Feeling Crushed By Tests At Age 11

  • At first, fifth-grader Edward Lynch didn't pay much attention to his teacher's warnings about the big tests the class would take at the end of the school year. But two weeks before North Carolina's first-ever elementary-promotion exams, Edward says he's scared. He's a B student but an erratic test taker. "The other night I had a dream my books were squishing me and pencils were stabbing me," says the 11-year-old. His classmate West Bullock says, "I have friends who throw up the night before tests." Their teacher, Kelly Allen, worries that half her 21 students in the old mill town of Roanoke Rapids, N.C., are at risk of failing next week's multiple-choice tests on math and reading. If they fail, they won't be able to graduate to middle school. She says, "We may have to fill our parking lot with mobile classrooms."

    As Congress debates President Bush's proposal to test all students every year in grades 3 through 8, North Carolina is often cited as a model. The state in 1996 launched its ABCs testing program, a carrot-and-stick approach that holds schools responsible for their students' educational progress. Over the next four years, scores on statewide tests rose 14%. But critics of the program say the cost has been high. The Alliance for Childhood, a partnership of educators and health professionals, asked policymakers last week to consider the toll taken by high-stakes testing of young kids, in ways that range from stomachaches to insomnia and depression.

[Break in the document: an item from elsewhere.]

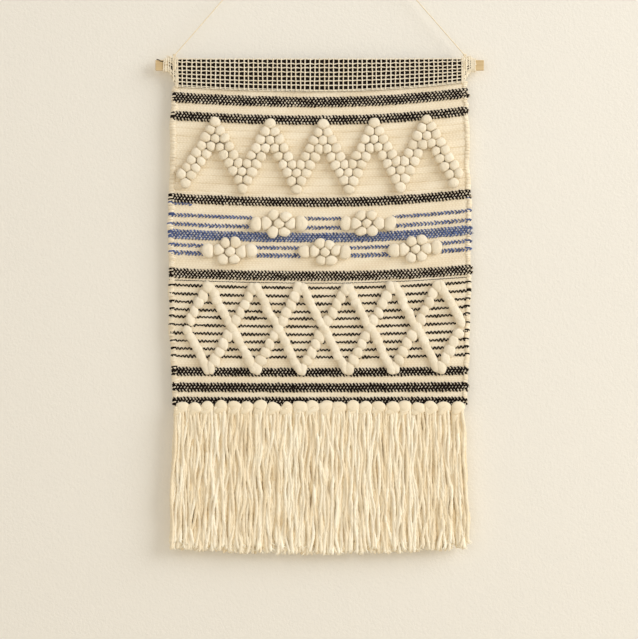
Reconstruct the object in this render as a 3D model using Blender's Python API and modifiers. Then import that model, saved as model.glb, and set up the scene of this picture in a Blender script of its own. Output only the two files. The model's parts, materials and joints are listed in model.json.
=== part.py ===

    In Roanoke Rapids, an industrial town of 17,000 just off I-95 near the Virginia border, many fifth-graders spend about two weeks a year taking standardized tests--not counting practice and preparation. Using a complex formula, the state sets targets for each school to improve and doles out bonuses of as much as $1,500 to teachers at schools that meet those goals. The lowest-achieving schools face takeover by state-appointed turnaround teams.

    Scores have risen steadily in Roanoke Rapids, and teachers at three of the district's four schools have earned bonuses. But the stakes keep getting higher. The state test that governs promotion to the next grade will expand next year to third- and eighth-graders. Even high-performing schools complain that they are held to ever tougher standards. The staff at Manning Elementary, where 85% of students perform at grade level or higher, frets about losing its state "School of Distinction" designation.

    Across town at Belmont Elementary, located in a poorer neighborhood, gains have been modest, the teachers have never won a bonus, and they feel even more heat. "The state tries to shame us into meeting its goals," says Belmont principal Kathy Lawson. "But we have educational victories every day that can't be measured by computer scanners." Says John Parker, an assistant superintendent for the Roanoke Rapids district: "You can teach poorly and get high test results."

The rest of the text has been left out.